A type of partner dance competition where one's partner is selected by blind draw and the music is selected by the event coordinators (cf. strictly swing, just dance). Depending on the number of contestants, there can be several preliminary heats leading up to a final heat. During preliminary heats, each competitor rotates partners several times, dancing to one or more songs with each new partner, and is advanced individually. During the final heat, competitors remain with one randomly selected partner for several songs, and are judged as a couple.

Jack and Jills emphasize the social dancing aspects of a dance, like lead/follow skills and improvisation, over choreography, since both partner and music are randomly selected.

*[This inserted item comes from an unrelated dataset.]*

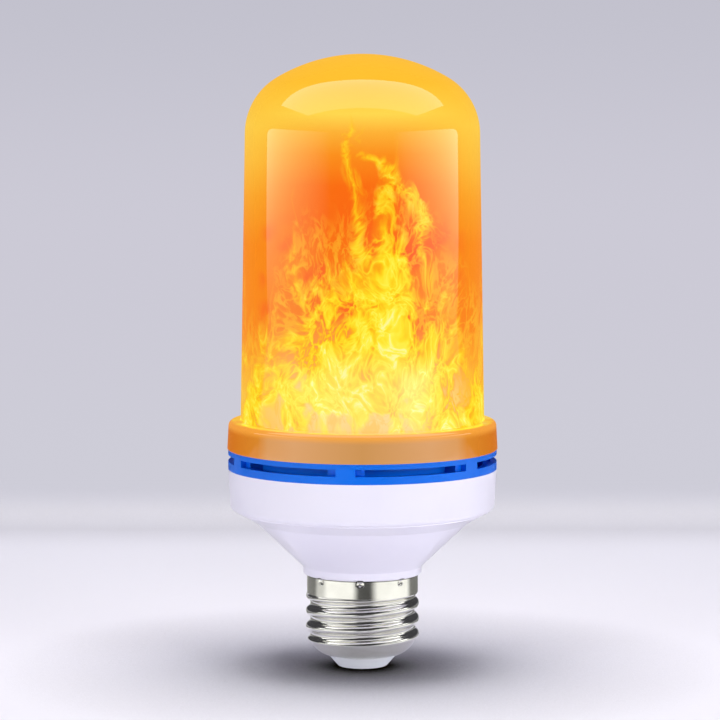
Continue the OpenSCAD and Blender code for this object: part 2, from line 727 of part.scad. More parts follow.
// A can lying along the board, with a pinched groove, and two legs bent into the face
module capacitor(d, l) {
    r = d / 2;
    groove = 0.4;
    leg_d = 0.6;
    translate([0, r, 0]) rotate_extrude() polygon(concat(
        [[0, 0], [r - 0.3, 0], [r, 0.3], [r, 1.2], [r - groove, 1.7], [r, 2.2]],
        arc(r - 0.6, l - 0.6, 0.6, 0, 90), [[0, l]]));
    for (side = [-1, 1]) translate([side * d / 5, r, -1.5]) {
        cylinder(d = leg_d, h = 1.6, $fn = 24);
        rotate([90, 0, 0]) cylinder(d = leg_d, h = r, $fn = 24);
        sphere(d = leg_d, $fn = 24);
    }
}

module input_capacitor() {
    color([0.15, 0.16, 0.2])
    on_board(-1, -0.23 * driver_w, wide_z + part_z) capacitor(input_cap_d, input_cap_l);
}

module output_capacitor() {
    color([0.15, 0.16, 0.2])
    on_board(1, 0.27 * driver_w, wide_z + part_z) capacitor(output_cap_d, output_cap_l);
}

// Inductor: a drum core standing along the board, with its winding between the cheeks
module power_inductor() {
    r = inductor_d / 2;
    cheek_t = 1.2;
    winding_r = r - 0.4;
    color([0.55, 0.3, 0.12])
    on_board(-1, 0.2 * driver_w, wide_z + part_z) translate([0, r, 0]) rotate_extrude() polygon([
        [0, 0], [r, 0], [r, cheek_t], [winding_r, cheek_t], [winding_r, inductor_l - cheek_t],
        [r, inductor_l - cheek_t], [r, inductor_l], [0, inductor_l]]);
}

// Fuse resistor: a dipped body with swollen ends and two legs bent into the board
module fuse_resistor() {
    r = fuse_d / 2;
    waist_r = r - 0.25;
    end_l = 1.8;
    leg_d = 0.6;
    leg_l = 1;
    color([0.45, 0.62, 0.55])
    on_board(-1, tongue_r / 2, board_z + 1.5 * part_z) translate([0, r, 0]) {
        rotate_extrude() polygon([
            [0, 0], [r - 0.4, 0], [r, 0.4], [r, end_l - 0.4], [waist_r, end_l],
            [waist_r, fuse_l - end_l], [r, fuse_l - end_l + 0.4], [r, fuse_l - 0.4],
            [r - 0.4, fuse_l], [0, fuse_l]]);
        for (z = [-leg_l, fuse_l + leg_l]) translate([0, 0, z]) {
            sphere(d = leg_d, $fn = 24);
            rotate([90, 0, 0]) cylinder(d = leg_d, h = r, $fn = 24);
        }
        translate([0, 0, -leg_l]) cylinder(d = leg_d, h = fuse_l + 2 * leg_l, $fn = 24);
    }
}

// A round lead swept along a smooth curve through its route's points. Its sections
// are spanned by the X direction, which no route runs along.
function route_point(a, b, c, d, t) =
    (2 * b + (c - a) * t + (2 * a - 5 * b + 4 * c - d) * t * t
     + (3 * b - a - 3 * c + d) * t * t * t) / 2;
function route_curve(route, steps) =
    let (last = len(route) - 1)
    [for (i = [0 : last - 1]) for (k = [0 : steps - 1])
        route_point(route[max(0, i - 1)], route[i], route[i + 1], route[min(last, i + 2)], k / steps),
     route[last]];
module lead(route) {
    sides = 10;
    curve = route_curve(route, 4);
    count = len(curve);
    function unit(v) = v / norm(v);
    function across(i) =
        let (along = unit(curve[min(count - 1, i + 1)] - curve[max(0, i - 1)]))
        let (v = unit(cross(along, [1, 0, 0]))) [cross(v, along), v];
    points = [for (i = [0 : count - 1]) let (f = across(i)) for (k = [0 : sides - 1])
        curve[i] + lead_d / 2 * (f[0] * cos(360 * k / sides) + f[1] * sin(360 * k / sides))];
    function at(i, k) = i * sides + k % sides;
    walls = [for (i = [0 : count - 2]) for (k = [0 : sides - 1]) each
        [[at(i, k), at(i, k + 1), at(i + 1, k + 1)], [at(i, k), at(i + 1, k + 1), at(i + 1, k)]]];
    ends = [[for (k = [sides - 1 : -1 : 0]) at(0, k)], [for (k = [0 : sides - 1]) at(count - 1, k)]];
    polyhedron(points, concat(walls, ends), convexity = 4);
}

// Distance of a lead's middle from the board's middle, where it lies on a face
lead_y = driver_t / 2 + lead_d / 2 + seat_gap;

module live_lead() {
    color([0.75, 0.15, 0.1]) lead([
        [0, -lead_y, board_z + lead_end_l], [0, -lead_y, board_z + lead_end_l / 3],
        [0, -lead_y, board_z - lead_d / 2], [0, -lead_y / 2, board_z - lead_end_l / 2],
        [0, 0, board_z - 0.75 * lead_end_l], [0, 0, insulator_z + 2 * seat_gap]]);
}

// The neutral lead passes under the spigot's edge and up its slot, against the shell
module neutral_lead() {
    color([0.2, 0.3, 0.7]) lead([
        [0, lead_y, board_z + lead_end_l], [0, lead_y, board_z + lead_end_l / 4],
        [0, lead_y + lead_d / 2, board_z - lead_d],
        [0, lead_y + 2.75 * lead_d, spigot_z - 0.75 * lead_d],
        [0, lead_slot_y - 1.25 * lead_d, spigot_z - lead_d], [0, lead_slot_y, spigot_z - 0.95 * lead_d],
        [0, shell_lead_y, spigot_z + lead_d / 4], [0, shell_lead_y, spigot_z + lead_slot_h - lead_d]]);
}

// A lead that rises from one face of the driver board to the control board
function rising_route(x, side) = [
    [x, side * lead_y, driver_top_z - lead_end_l / 2], [x, side * (lead_y + fit_gap), driver_top_z],
    [x, side * 0.75 * lead_out, deck_z], [x, side * lead_out, control_z - lead_end_l / 3],
    [x, side * lead_out, control_z - seat_gap]];

module lead_positive() {
    color([0.8, 0.1, 0.1]) lead(rising_route(lead_spread / 2, -1));
}

module lead_negative() {
    color([0.1, 0.1, 0.1]) lead(rising_route(-lead_spread / 2, 1));
}

// Pan head screws with a cross recess, their points in the housing's posts
module carrier_screws() {
    head_h = 1.4;
    recess_w = 0.6;
    recess_l = 2.2;
    tip_h = 1;
    color([0.7, 0.7, 0.72])
    around(screw_count, back) translate([screw_circle_r, 0, foot_z + foot_t])
    difference() {
        rotate_extrude() polygon(concat(
            [[0, -screw_l], [0.3, -screw_l], [screw_d / 2, tip_h - screw_l], [screw_d / 2, 0],
             [screw_head_d / 2, 0]],
            arc(screw_head_d / 2 - 0.6, head_h - 0.6, 0.6, 0, 90), [[0, head_h]]));
        for (turn = [0, 90]) rotate(turn)
            translate([-recess_l / 2, -recess_w / 2, head_h / 2]) cube([recess_l, recess_w, head_h]);
    }
}

diffuser();
vent_ring();
housing();
screw_shell();
cap_insulator();
centre_contact();
led_carrier();
carrier_cap();
led_board();
for (i = [1 : led_rows])
    led_row(i);
control_board();
flame_controller();
row_transistors();
driver_board();
bridge_rectifier();
driver_chip();
input_capacitor();
output_capacitor();
power_inductor();
fuse_resistor();
live_lead();
neutral_lead();
lead_positive();
lead_negative();
carrier_screws();
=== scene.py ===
"""Dresses the flame effect LED bulb and sets it cap down on a pale floor in soft light."""

import math

import bpy
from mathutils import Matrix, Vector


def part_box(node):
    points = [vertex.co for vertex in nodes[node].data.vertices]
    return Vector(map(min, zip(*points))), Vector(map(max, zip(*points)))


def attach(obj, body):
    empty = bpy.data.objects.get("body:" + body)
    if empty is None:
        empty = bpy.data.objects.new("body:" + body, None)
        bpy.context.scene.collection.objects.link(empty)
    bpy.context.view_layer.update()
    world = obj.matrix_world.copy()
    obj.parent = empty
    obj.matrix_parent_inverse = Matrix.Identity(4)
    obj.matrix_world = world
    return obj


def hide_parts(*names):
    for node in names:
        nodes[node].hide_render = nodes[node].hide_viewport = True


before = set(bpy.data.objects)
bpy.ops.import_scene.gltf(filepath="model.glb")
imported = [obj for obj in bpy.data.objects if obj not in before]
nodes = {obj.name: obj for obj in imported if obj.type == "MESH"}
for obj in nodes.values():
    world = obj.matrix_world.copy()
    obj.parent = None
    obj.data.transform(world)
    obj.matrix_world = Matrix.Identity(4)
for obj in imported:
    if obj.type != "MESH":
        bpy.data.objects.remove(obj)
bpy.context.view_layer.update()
mm = 0.001

# Camera. A long lens stands well back from the bulb, a little above its dome, and looks
# slightly down, so that the collar, the ring and the band show as shallow ellipses.
camera_distance = 782.8 * mm
camera_height = 146.5 * mm
camera_shift_left = 0.56 * mm
look_down = math.radians(5.46)

lens = bpy.data.cameras.new("camera")
lens.sensor_width = 36
lens.lens = 170
lens.clip_start = 0.01
lens.clip_end = 50
camera = bpy.data.objects.new("camera", lens)
camera.location = (-camera_shift_left, -camera_distance, camera_height)
camera.rotation_euler = (math.pi / 2 - look_down, 0, 0)
bpy.context.scene.collection.objects.link(camera)
bpy.context.scene.camera = camera
bpy.context.scene.view_settings.view_transform = "Standard"


# Floor and backdrop: one pale sheet that lies flat under the bulb and is swept up into a
# wall close behind it. The floor takes the bulb's soft shadow from the lamps, and for the
# camera a painted shadow darkens it further where the bulb closes it in. From behind and
# from below the sheet is clear, so that the bulb can be looked at from all round.
def colour(red, green, blue):
    """A colour read off a screen, 0 to 255, as the linear values that a shader takes."""
    def linear(value):
        value /= 255
        return value / 12.92 if value <= 0.04045 else ((value + 0.055) / 1.055) ** 2.4
    return (linear(red), linear(green), linear(blue), 1)


def put(tree, kind, inputs=None, **settings):
    """Adds a shader node, with its settings, and its inputs given as values or as links."""
    made = tree.nodes.new("ShaderNode" + kind)
    for key, value in settings.items():
        setattr(made, key, value)
    for key, value in (inputs or {}).items():
        if isinstance(value, bpy.types.NodeSocket):
            tree.links.new(value, made.inputs[key])
        else:
            made.inputs[key].default_value = value
    return made


def calc(tree, operation, *values, clamp=False):
    """A Math node on these numbers or links, and its result."""
    made = put(tree, "Math", dict(enumerate(values)), operation=operation, use_clamp=clamp)
    return made.outputs[0]


def between(tree, value, low, high, to_low=0.0, to_high=1.0, smooth=True):
    """Takes a value from one range to another, eased at both ends or straight, and holds
    it there."""
    return put(tree, "MapRange", {"Value": value, "From Min": low, "From Max": high,
                                  "To Min": to_low, "To Max": to_high},
               interpolation_type="SMOOTHSTEP" if smooth else "LINEAR").outputs[0]


def blended(tree, factor, under, over):
    """One colour laid over another by a factor."""
    return put(tree, "Mix", {"Factor": factor, "A": under, "B": over},
               data_type="RGBA").outputs["Result"]


def ramp(tree, factor, *stops, smooth=True):
    """A colour ramp through (place, colour) stops, and its result."""
    made = put(tree, "ValToRGB", {"Fac": factor})
    made.color_ramp.interpolation = "EASE" if smooth else "LINEAR"
    for i, (place, tone) in enumerate(stops):
        stop = made.color_ramp.elements[i] if i < 2 else made.color_ramp.elements.new(place)
        stop.position = place
        stop.color = tone
    return made.outputs[0]


def new_material(name):
    """A material with its Principled shader, and the places that its patterns are read at."""
    made = bpy.data.materials.new(name)
    made.use_nodes = True
    tree = made.node_tree
    shader = tree.nodes["Principled BSDF"]
    place = put(tree, "TexCoord").outputs["Object"]
    return made, tree, shader, place


sheet_w = 6.0
floor_front = -3.0
sweep_start = 0.22
sweep_r = 0.03
sweep_steps = 12
wall_top = 3.0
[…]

Plain vanilla Jack and Jills assume a male leader and a female follower. Alternatively, a Jill and Jack has a female leader and a male follower, while a Jack and Jack has males for both roles, and a Jill and Jill has females for both roles.

There are several rules variations to determine who leads and who follows for Jack and Jacks and Jill and Jills:

  1. contestants register as either a leader or a follower and stick to that role for the whole competition.
  2. contestants are randomly assigned a role when they draw a partner.
  3. contestants are required to spend an equal amount of time leading and following per song or set of songs.

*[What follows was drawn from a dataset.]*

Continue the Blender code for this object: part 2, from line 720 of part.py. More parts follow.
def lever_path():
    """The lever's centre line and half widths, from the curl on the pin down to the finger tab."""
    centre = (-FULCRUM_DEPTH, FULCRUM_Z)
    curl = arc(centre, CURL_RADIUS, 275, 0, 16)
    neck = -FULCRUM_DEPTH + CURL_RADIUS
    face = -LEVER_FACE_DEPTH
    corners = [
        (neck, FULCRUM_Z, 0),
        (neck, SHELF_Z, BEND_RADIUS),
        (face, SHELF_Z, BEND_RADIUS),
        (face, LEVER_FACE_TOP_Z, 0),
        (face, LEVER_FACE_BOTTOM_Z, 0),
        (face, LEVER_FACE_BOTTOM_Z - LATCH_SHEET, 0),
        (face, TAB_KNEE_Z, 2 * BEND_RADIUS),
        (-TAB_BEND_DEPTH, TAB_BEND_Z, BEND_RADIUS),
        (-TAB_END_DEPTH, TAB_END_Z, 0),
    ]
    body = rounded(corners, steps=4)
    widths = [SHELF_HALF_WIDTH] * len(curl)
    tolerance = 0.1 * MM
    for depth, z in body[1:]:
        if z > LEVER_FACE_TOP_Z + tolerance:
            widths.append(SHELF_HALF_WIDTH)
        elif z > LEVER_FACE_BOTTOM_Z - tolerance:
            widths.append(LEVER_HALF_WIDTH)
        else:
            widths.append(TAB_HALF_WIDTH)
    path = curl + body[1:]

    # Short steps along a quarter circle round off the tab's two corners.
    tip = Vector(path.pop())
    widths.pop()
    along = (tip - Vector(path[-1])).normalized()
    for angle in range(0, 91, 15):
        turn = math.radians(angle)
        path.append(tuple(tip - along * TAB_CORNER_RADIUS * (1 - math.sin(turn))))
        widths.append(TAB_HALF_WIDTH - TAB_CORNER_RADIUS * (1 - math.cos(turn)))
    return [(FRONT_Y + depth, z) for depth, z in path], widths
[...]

Yes, yes, the facts are nice and all but why Jack and Jills? Well, I can only speak from my experience in the Lindy Hop community, but in a vernacular dance like Lindy Hop, Jack and Jills reward the social dancing skills one develops by going out to clubs and events and dancing with the other regular dancers in the scene. Nobody actually uses aerials or does long breakaway routines in normal daily dancing, but it's hard to win any of the choreographed competition divisions without busting out the fancy stuff (see Minnie's Moochers for a notable exception).

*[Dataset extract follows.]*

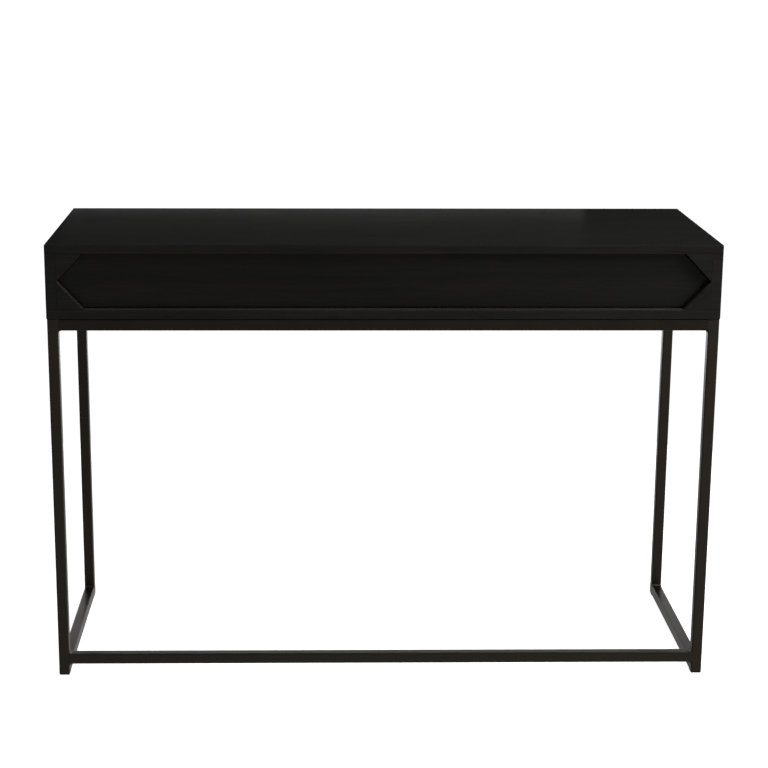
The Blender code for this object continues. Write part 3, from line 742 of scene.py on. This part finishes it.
def pale_room():
    """A dim room above and the soft bounce of a pale floor below; the camera sees it as plain white."""
    world = bpy.data.worlds.new("pale_room")
    world.use_nodes = True
    tree = world.node_tree
    room = tree.nodes["Background"]
    place = tree.nodes.new("ShaderNodeTexCoord")
    parts = tree.nodes.new("ShaderNodeSeparateXYZ")
    ramp = tree.nodes.new("ShaderNodeMapRange")
    seen = tree.nodes.new("ShaderNodeLightPath")
    plain = tree.nodes.new("ShaderNodeMix")
    lean = tree.nodes.new("ShaderNodeMapRange")
    product = tree.nodes.new("ShaderNodeMath")
    product.operation = "MULTIPLY"
    lean.inputs["From Min"].default_value = -1.0
    lean.inputs["To Min"].default_value = 1.0 - BRIGHTER_TO_THE_RIGHT
    lean.inputs["To Max"].default_value = 1.0 + BRIGHTER_TO_THE_RIGHT
    ramp.inputs["From Min"].default_value = HORIZON_FROM
    ramp.inputs["From Max"].default_value = HORIZON_TO
    ramp.inputs["To Min"].default_value = FLOOR_BOUNCE
    ramp.inputs["To Max"].default_value = ROOM_ABOVE
    plain.inputs["B"].default_value = BACKGROUND_WHITE
    tree.links.new(place.outputs["Generated"], parts.inputs["Vector"])
    tree.links.new(parts.outputs["Z"], ramp.inputs["Value"])
    tree.links.new(seen.outputs["Is Camera Ray"], plain.inputs["Factor"])
    tree.links.new(parts.outputs["X"], lean.inputs["Value"])
    tree.links.new(ramp.outputs["Result"], product.inputs[0])
    tree.links.new(lean.outputs["Result"], product.inputs[1])
    tree.links.new(product.outputs[0], plain.inputs["A"])
    tree.links.new(plain.outputs["Result"], room.inputs["Strength"])
    room.inputs["Color"].default_value = (1.0, 1.0, 1.0, 1.0)
    bpy.context.scene.world = world


def studio_light():
    """Soft boxes overhead and high on the right, low behind, along the back edge, and one on either side."""
    pale_room()
    soft_box("overhead_box", (0.8, -1.3, 3.5), (0.8, -1.3, 0.0), (5.4, 4.6), 0.68)
    soft_box("right_high_box", (1.9, -1.2, 1.9), (0.2, 0.0, 0.75), (1.2, 1.2), 9.6, (0.90, 0.97, 1.0))
    soft_box("low_back_box", (0.0, 2.4, 0.39), (0.0, 0.0, 0.39), (3.6, 0.78), 1.5)
    soft_box("back_edge_strip", (-0.10, 0.36, 0.796), (-0.10, 0.0, 0.79), (1.04, 0.02), 0.34)
    soft_box("front_right_box", (2.6, -2.8, 1.5), (0.2, 0.0, 0.5), (1.4, 1.4), 0.6)
    soft_box("front_left_box", (-2.8, -2.6, 1.5), (-0.2, 0.0, 0.5), (1.4, 1.4), 0.4)


def place_camera():
    """The camera, with its height, distance, turn and lens as named values."""
    lens = bpy.data.cameras.new("camera")
    lens.lens = CAMERA_LENS_MM
    lens.sensor_width = SENSOR_MM
    lens.shift_x, lens.shift_y = CAMERA_SHIFT
    camera = bpy.data.objects.new("camera", lens)
    aim = Matrix.Rotation(-CAMERA_TURN_RIGHT, 4, "Z") @ Matrix.Rotation(pi / 2 - CAMERA_LOOK_DOWN, 4, "X")
    camera.matrix_world = (
        Matrix.Translation(CAMERA_PLACE) @ aim @ Matrix.Rotation(CAMERA_ROLL, 4, "Z")
    )
    bpy.context.scene.collection.objects.link(camera)
    bpy.context.scene.camera = camera


finishes = dress_desk()
weld_frame(finishes["black_steel"])
pale_floor()
studio_light()
place_camera()
bpy.context.scene.view_settings.view_transform = "Standard"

That's not to say it doesn't take a great deal of skill to win a choreographed division, but that skill is to social dancing what fencing is to actually trying to kill someone with a sword. When someone wins a Jack and Jill, that's a person that you know it's going to feel good dancing with as well as look good dancing with. To win a Jack and Jill, one needs strong lead/follow, musicality, and improvisation skills. To win a choreographed division one needs a good choreographer and dancers who are good at learning choreography.

Thus, Jack and Jills promote and reward the skills one uses in daily dancing, while choreographed divisions help to innovate and push the envelope of the dance. You need both to keep the dance fresh and relevant.

Jack and Jill went up the hill
To fetch a pail of water;
Jack fell down and broke his crown
And Jill came tumbling after.

Up Jack got and home did he trot,
As fast as he could caper;
Went to bed and bound his head,
With vinegar and brown paper.

When Jill came in how she did grin
To see Jack's paper plaster;
Mother vexed, did whip her next;
For causing Jack's disaster.

Nursery rhymes are one of the most lasting forms of passed-down lore. While seemingly fun and innocent, many nursery rhymes actually have deep political, religious, and/or satirical roots. Jack and Jill is just such a nursery rhyme.

While most nursery rhymes having roots in past occurences can apply to only one event in history, Jack and Jill can be related to many different events, from political to mythological and even an average couple's love.

The first and most popular interpretation involves Louis XVI and Marie Antoinette (Jack and Jill). After being married for four years, Louis assumed the throne with Marie Antoinette by his side (went up the hill). After rebellion broke out due to heavy taxation, Louis tried to eliminate some of the most oppressive taxes (to fetch a pail of water); however, the people weren't satisfied and so broke into the Bastille and held the royal family captive in the palace, thus ending the monarchy (Jack fell down). Years later, after France finally declared itself a republic, Louis was beheaded (and broke his crown), with Marie Antoinette being beheaded soon after (and Jill came tumbling after). Discrediting this theory is the fact that 'Jack and Jill' was first published as 'Jack and Gill' ('Gill' being, if anything, a male name) in the 1765 edition of 'Mother Goose's Melody' (almost 30 years before Louis XVI and Marie Antoinette's beheading).

A mythologyical interpretation, suggested by Lewis Spence in 1947, is that this rhyme is originally based on Scandinavian mythology. After the moon god Mani left a bucket of dew on the top of a hill, Jack and Jill decided to steal it. The moon, seeing this, asked his friend the wind to blow Jack and Jill away, to which the wind complied. While Jack and Jill were tending to his injured head, the moon captured them.

Another interpretation states that 'Jack and Jill' is the true story of a Scottish couple. Jack went up a hill to fetch a pail of water and fell on the way down and was killed. Jill died later of a broken heart.

And yet another theory is that 'Jack and Jill' is really the story of a greedy king (Jack) who changed the unit of measurement (Jill, which was originally printed as 'Gill') so he could get more gold. It was discovered what he was doing and he lost his kingdom (Jack fell down and broke his crown), and the measurement Gill was never used again (and Gill came tumbling after).

Due to the fact that most nursery rhymes were probably around much longer than they have been in print, it is truly impossible to discern which of these explanations, if any, are correct. But take these theories as you will.